To obtain the gravity moments for the exterior columns you can do a one cycle moment distribution (oops, I am showing my age) with the column above and below and exterior beam span all fixed at their far ends.

 

[JAE]

csd72,

We obviously didn't have any direct moments to use so what usually happened is the engineer would use wL²/10 to estimate an end moment and use that.

This was pre-PC days so doing a full blown lateral frame was a much bigger effort than it is today with RISA, ETABS, etc.

 

[Taro]

jike's code references are right on track. In particular, look at ACI 318 section 8.4.

Negative moments can only be reduced up to a maximum of 20%. So treating a fixed end as a pin is an obvious code violation.

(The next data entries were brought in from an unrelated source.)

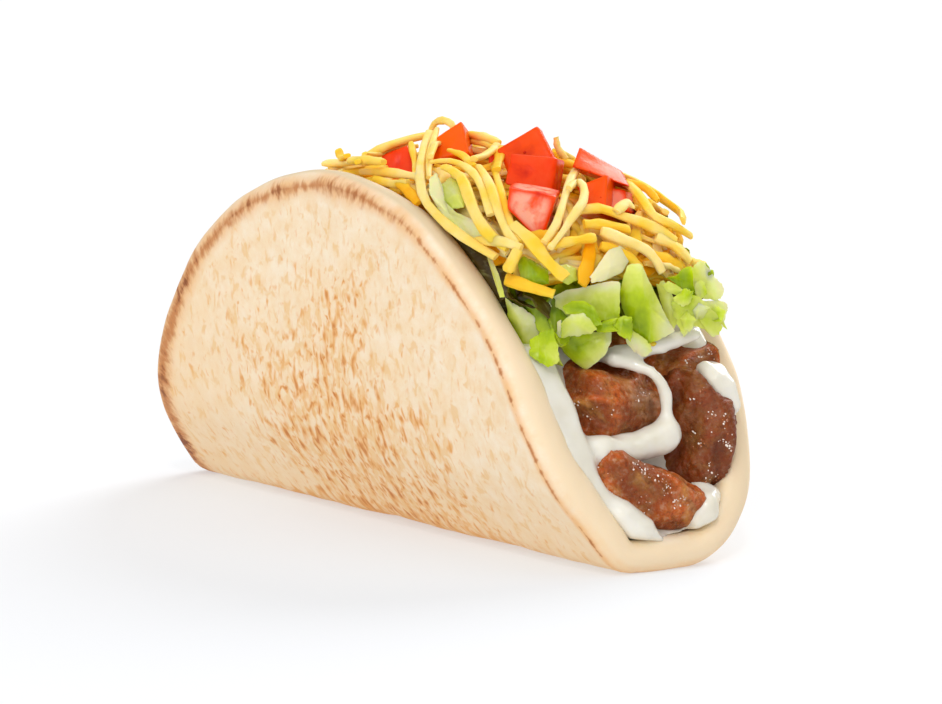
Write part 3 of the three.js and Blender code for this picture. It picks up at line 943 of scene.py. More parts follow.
@dataclass(frozen=True)
class PhotoView:
    """The camera's place, and what of the taco it sees at a point of its picture."""

    width: float = 942.0
    height: float = 704.0
    azimuth: float = 55.1
    elevation: float = 7.7
    distance: float = 900.0
    lens: float = 178.14
    sensor: float = 36.0
    target: Point = (11.92, 0.0, 33.69)

    @cached_property
    def back(self) -> Vector:
        """The direction from the taco to the camera."""
        turn, lift = math.radians(self.azimuth), math.radians(self.elevation)
        return Vector((math.sin(turn) * math.cos(lift), -math.cos(turn) * math.cos(lift), math.sin(lift)))

    @cached_property
    def right(self) -> Vector:
        """The direction to the picture's right."""
        turn = math.radians(self.azimuth)
        return Vector((math.cos(turn), math.sin(turn), 0.0))

    @cached_property
    def eye(self) -> Vector:
        """The camera's place."""
        return Vector(self.target) + self.back * self.distance

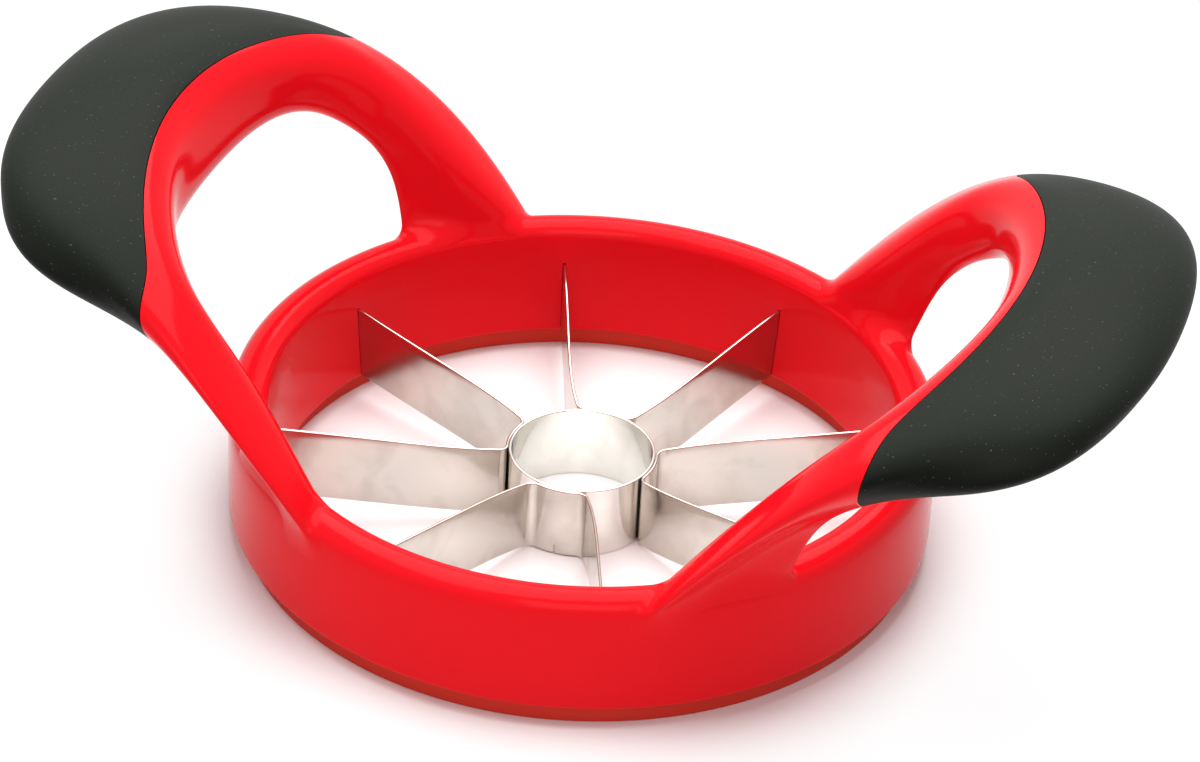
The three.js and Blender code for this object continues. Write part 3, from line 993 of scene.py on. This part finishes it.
@dataclass
class BladeStrip:
    """One steel strip on the +X side: tab, blade, wrap on the corer, blade, tab.

    The sheet's middle line runs in plan, and the sheet's section, a thin upright bar with
    rounded edges, is carried along it. Its edges are level round the corer and rise evenly
    along the blades towards the ring.
    """

    ring: Ring
    corer: Corer
    base: BaseRing
    strips: int = 4
    thickness: float = 0.5
    blade_height: float = 13.0
    end_lift: float = 0.2
    wrap_drop: float = 0.1
    wrap_rise: float = 0.2
    wrap_gap: float = 0.04
    bend_radius: float = 1.8
    tab_length: float = 4.0
    tab_clearance: float = 0.3
    tab_step: float = 0.05
    slit_half: float = 0.16
    slit_height: float = 1.6
    slit_edge_share: float = 0.02
    slit_clear_share: float = 0.1
    bow: float = 0.55
    edge_share: float = 0.45
    wrap_points: int = 40
    bend_points: int = 10
    blade_points: int = 90
    tab_bend_points: int = 8
    tab_points: int = 4
    corner_points: int = 5
    side_points: int = 8

    @property
    def end_top(self) -> float:
        """Height of the blades' upper edge at the ring."""
        return self.ring.lift + self.end_lift + self.blade_height

    def middle_line(self) -> np.ndarray:
        """The sheet's middle line in plan, from one tab's end to the other's.

        Half of it is an arc round the corer, an arc of the bend, the blade with a slight bow,
        an arc into the channel, and the tab. The other half mirrors it. The bow is
        b * sin(pi * sqrt(t)) ** 2, t being the share along the blade: it is fullest near the
        corer and fades at both ends.

        Returns:
            Points, (n, 2).
        """
        half_pitch = math.pi / self.strips / 2
        out = np.array([math.cos(half_pitch), math.sin(half_pitch)])
        aside = np.array([-out[1], out[0]])
        wrap = self.corer.outer_radius + self.wrap_gap + self.thickness / 2
        bend_distance = wrap + self.bend_radius
        wrap_angle = half_pitch - math.asin(self.bend_radius / bend_distance)
        bend_centre = bend_distance * np.array([math.cos(wrap_angle), math.sin(wrap_angle)])
        channel = self.ring.inner_radius + self.ring.inner_wall
        corner = self.thickness / 2 + self.tab_clearance
        tab_centre = channel * out + corner * aside

        slit = self.slit_half / wrap
        slit_edges = (slit * (1 - self.slit_edge_share), slit * (1 + self.slit_edge_share))
        wrap_arc = plan_arc(np.zeros(2), wrap, (0, wrap_angle), self.wrap_points)
        slit_arc = plan_arc(np.zeros(2), wrap, slit_edges, 2)
        first = wrap_arc[wrap_arc[:, 1] < self.slit_half * (1 - self.slit_clear_share)]
        second = wrap_arc[wrap_arc[:, 1] > self.slit_half * (1 + self.slit_clear_share)]
        bend_angles = (wrap_angle + math.pi, half_pitch + QUARTER)
        bend = plan_arc(bend_centre, self.bend_radius, bend_angles, self.bend_points)
        start = out @ bend[-1]
        share = np.linspace(0, 1, self.blade_points)[1:, None]
        blade = out * (start + (channel - start) * share)
        blade = blade + aside * self.bow * np.sin(math.pi * share ** 0.5) ** 2
        tab_angles = (half_pitch - QUARTER, half_pitch)
        tab_bend = plan_arc(tab_centre, corner, tab_angles, self.tab_bend_points)[1:]
        tab = tab_bend[-1] + aside * self.tab_length * np.linspace(0, 1, self.tab_points)[1:, None]
        half = np.concatenate([first, slit_arc, second, bend[1:], blade, tab_bend, tab])
        return np.concatenate([half[:0:-1] * (1, -1), half])

    def edges(self, line: np.ndarray) -> tuple[np.ndarray, np.ndarray]:
        """Heights of the strip's two long edges, read off the distance from the axis.

        Both are level round the corer and run straight from there to the ring's wall. The lower
        one steps up at the channel, where the tab stands over the base ring's collar, and at
        the slit in the wrap's middle.

        Args:
            line: the middle line, (n, 2).

        Returns:
            Heights of the lower and of the upper edge, (n,) each.
        """
        away = np.linalg.norm(line, axis=1)
        wrap_out = self.corer.outer_radius + self.wrap_gap + self.thickness
        wall = self.ring.inner_radius
        step = wall + self.ring.inner_wall - self.tab_clearance
        level_top = self.corer.height - self.wrap_drop
        end_bottom = self.ring.lift + self.end_lift
        tab_bottom = self.ring.lift + self.base.collar + self.tab_clearance
        top = np.interp(away, [wrap_out, wall], [level_top, self.end_top])
        bottom = np.interp(away, [wrap_out, wall, step, step + self.tab_step],
                           [self.wrap_rise, end_bottom, end_bottom, tab_bottom])
        in_slit = (line[:, 0] < wrap_out) & (np.abs(line[:, 1]) < self.slit_half)
        return np.where(in_slit, self.wrap_rise + self.slit_height, bottom), top

    def grid(self) -> np.ndarray:
        """The section carried along the middle line, with a closed pole at each tab's end.

        The section is an upright bar whose four corners are quarter circles of radius e. It is
        traced from its +side over the top, down the -side, and under the bottom back up.
        Between the corners each side's height is low + (high - low) * share, from e over the
        lower edge to e under the upper one.

        Returns:
            The grid of points.
        """
        line = self.middle_line()
        run = np.gradient(line, axis=0)
        run /= np.linalg.norm(run, axis=1, keepdims=True)
        side = np.stack([-run[:, 1], run[:, 0]], axis=1)
        bottom, top = (edge[:, None] for edge in self.edges(line))
        corner = self.thickness * self.edge_share
        half = self.thickness / 2
        angle = np.linspace(0, QUARTER, self.corner_points)
        aside = half - corner + corner * np.cos(angle)
        drop = corner - corner * np.sin(angle)
        across_cap = np.concatenate([aside, -aside[::-1]])
        drop_cap = np.concatenate([drop, drop[::-1]])
        flat = np.linspace(0, 1, self.side_points + 2)[1:-1]
        flat_side = np.full_like(flat, half)
        across = np.concatenate([across_cap, -flat_side, -across_cap, flat_side])
        spread = (top - bottom - 2 * corner) * flat
        height = np.concatenate([top - drop_cap, top - corner - spread, bottom + drop_cap,
                                 bottom + corner + spread], axis=1)
        plan = line[:, None] + side[:, None] * across[None, :, None]
        grid = np.concatenate([plan, height[..., None]], axis=-1)
        poles = [np.broadcast_to(grid[i].mean(axis=0), grid[i].shape)[None] for i in (0, -1)]
        return np.concatenate([poles[0], grid, poles[1]])


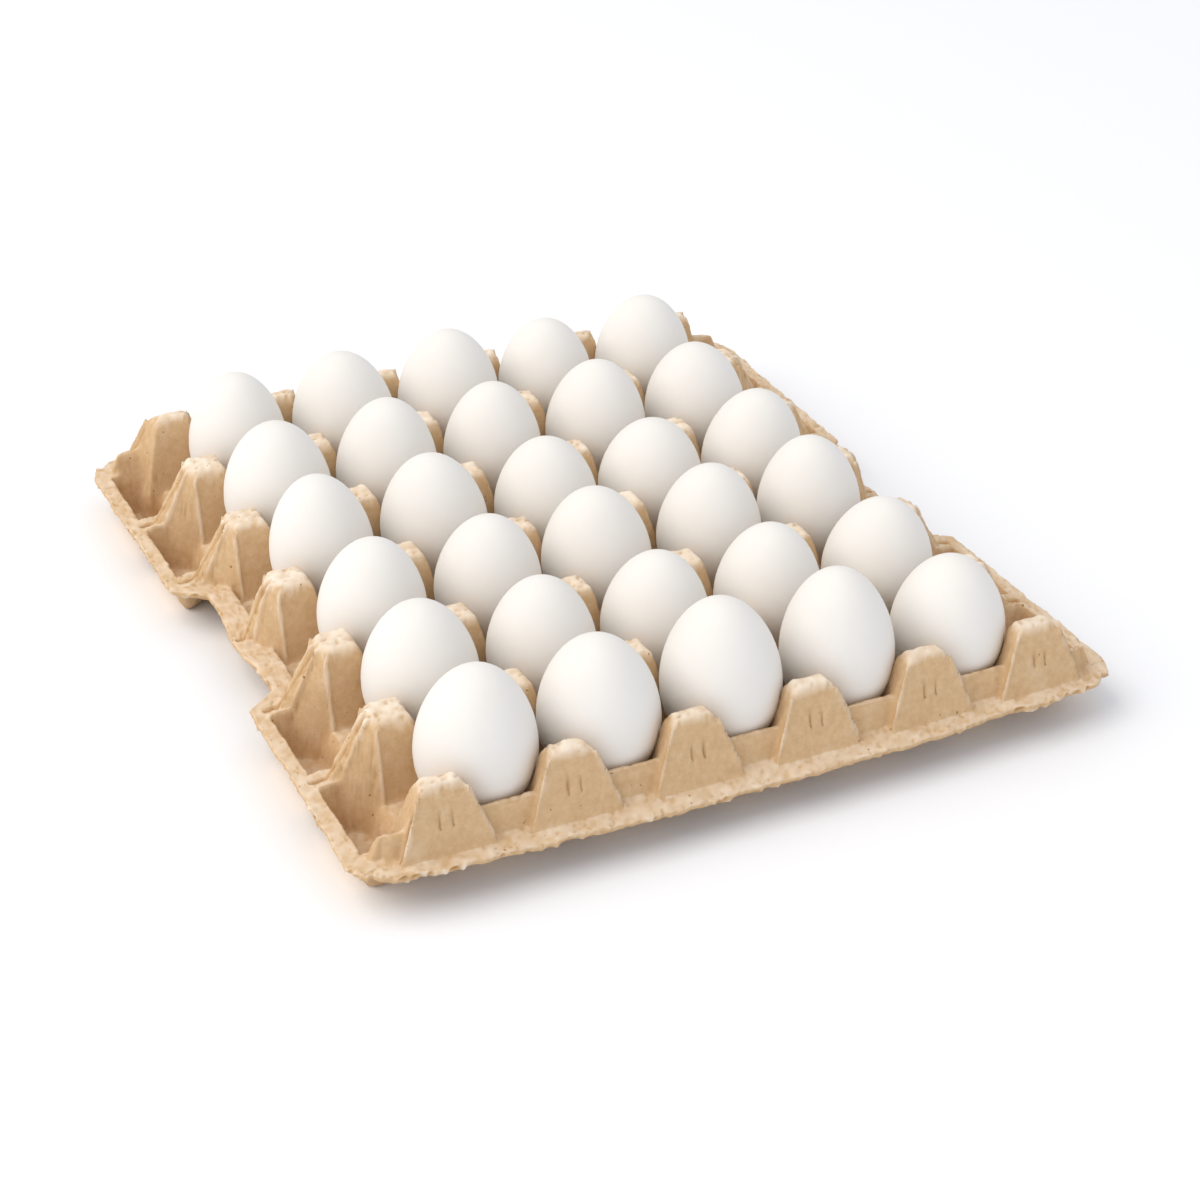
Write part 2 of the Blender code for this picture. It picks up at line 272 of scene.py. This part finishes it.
def nearest(x, y):
    # Where each point lies from its nearest post and from the outer rows of posts
    f = form
    column = np.clip(np.round(x / f.pitch + f.columns / 2), 0, f.columns)
    row = np.clip(np.round(y / f.pitch + f.rows / 2), 0, f.rows)
    p = SimpleNamespace(
        u=np.abs(x - (column - f.columns / 2) * f.pitch),
        v=np.abs(y - (row - f.rows / 2) * f.pitch),
        w=np.abs(x) - outerX,
        q=np.abs(y) - outerY,
        endRow=(row == 0) | (row == f.rows),
        sideColumn=(column == 0) | (column == f.columns))
    p.cap = np.where(p.endRow | p.sideColumn, f.capHalf, f.capInner)
    p.flare = np.where(p.endRow, clamp((p.q + f.flareRun) / f.flareRun), 0)
    slope = f.postSlope + (f.flareSlope - f.postSlope) * p.flare
    p.sideU = f.postTop - slope * np.maximum(0, p.u - p.cap - f.capFlare * p.flare)
    p.face = f.postTop - f.frontSlope * np.maximum(0, p.q)
    p.down = clamp((p.w - f.capHalf) / f.ribRun)
    p.ribHalf = f.ribHalf + f.ribWidens * p.down
    return p


def twistedFace(w, v):
    # The face is found by halving, as the height at which its edge passes the point
    f = form
    low = np.zeros_like(w)
    high = np.full_like(w, f.twistMost)
    for _ in range(f.twistHalvings):
        t = (low + high) / 2
        run = f.ribRun * t + 1e-6
        edge = f.capHalf + f.twistOut * t
        edge = edge - (w - f.capHalf) / run * (f.twistTop + f.twistWidens * t)
        inside = v < edge
        high = np.where(inside, t, high)
        low = np.where(inside, low, t)
    return f.postTop - (f.postTop - f.flange) * (low + high) / 2


def postHeight(p):
    f = form
    sideV = f.postTop - f.postSlope * np.maximum(0, p.v - p.cap)
    sideV = np.where(p.endRow & (p.q > 0), p.face, sideV)
    rib = f.postTop - f.ribFall / f.ribRun * np.maximum(0, p.w - f.capHalf)
    rib = rib - f.pocketSlope * np.maximum(0, p.v - p.ribHalf)
    side = np.where(p.w > f.capHalf + 0.01, np.maximum(rib, twistedFace(p.w, p.v)), sideV)
    onSide = p.sideColumn & (p.w > 0) & ~p.endRow
    return np.where(onSide, np.minimum(side, f.postTop), np.minimum(p.sideU, sideV))


def marginHeight(p, y):
    # Beyond the side posts: the outer wall, the dividers between pockets and the ledge at the notch
    f = form
    beyond = np.maximum(0, p.w - f.pocketOut)
    outerWall = f.flange - f.pocketSlope * np.maximum(0, f.pocketOut - p.w) - f.sideFall * beyond
    divider = f.divider - f.pocketSlope * np.maximum(0, p.v - f.dividerHalf)
    lowest = f.divider - f.dividerDrop * clamp((p.w - f.pocketOut + f.dividerEase) / f.dividerEase)
    divider = np.minimum(divider, lowest) - f.sideFall * beyond
    ledge = f.flange - f.ledgeSlope * np.maximum(0, f.ledgeIn - p.w)
    ledge = ledge - f.pocketSlope * np.maximum(0, np.abs(y) - f.pitch) - f.sideFall * beyond
    return np.maximum(np.maximum(outerWall, divider), ledge)


def endHeights(p, x):
    # The low wall along each end and the flange beyond it
    f = form
    wall = f.endWall - f.endWallOut * np.maximum(0, p.q - f.endWallHalf)
    wall = wall - f.endWallIn * np.maximum(0, -f.endWallHalf - p.q)
    wall = wall - f.endDrop * p.down
    wall = wall - f.shoulderSlope * np.maximum(0, p.w - f.endShoulder)
    fall = f.sideFall + (f.flangeFall - f.sideFall) * clamp(1 - (x / f.halfX) ** 2)
    beyond = np.maximum(0, p.w - f.pocketOut)
    flange = f.flange - fall * np.maximum(0, p.q - f.endShelf) - f.sideFall * beyond
    return wall, flange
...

However (as jike mentioned) he may just be using a conservative method to calculate the bottom steel, then adding additional top steel to satisfy the code.

 

[lkjh345]

Jike:

Did you say ' moment distribution ' ???

There's a term I haven't heard in many a year!!

 

[csd72]

A moment what? You mean you have to do it by hand! - just kidding.

 

[JAE]

shudder

 

[vmirat]

Xeus,
I second what 271828 said. As your mentor, he has an obligation to make sure you understand whatever it is he's trying to teach you. So far, it doesn't sound like he's doing a very good job. However, I suggest approaching him again (in the nicest way possible) and see if there is more to this than meets the eye. Senior engineers have done these calcs so many times that they just know things like seismic are not worth calculating because wind ALWAYS governs. They may be taking the approach that, even though the design may be conservative, it saves the client money by minimizing the time it takes to design the project and maybe adds a little more factor of safety into the project, again benefiting not only the client but your company as well. I would bet that he learned this approach from the guy that mentored him and so forth. It's important that you understand and agree with what the firm is doing. Otherwise, you may want to start looking around for another place to work....after you've learned all you can from this guy.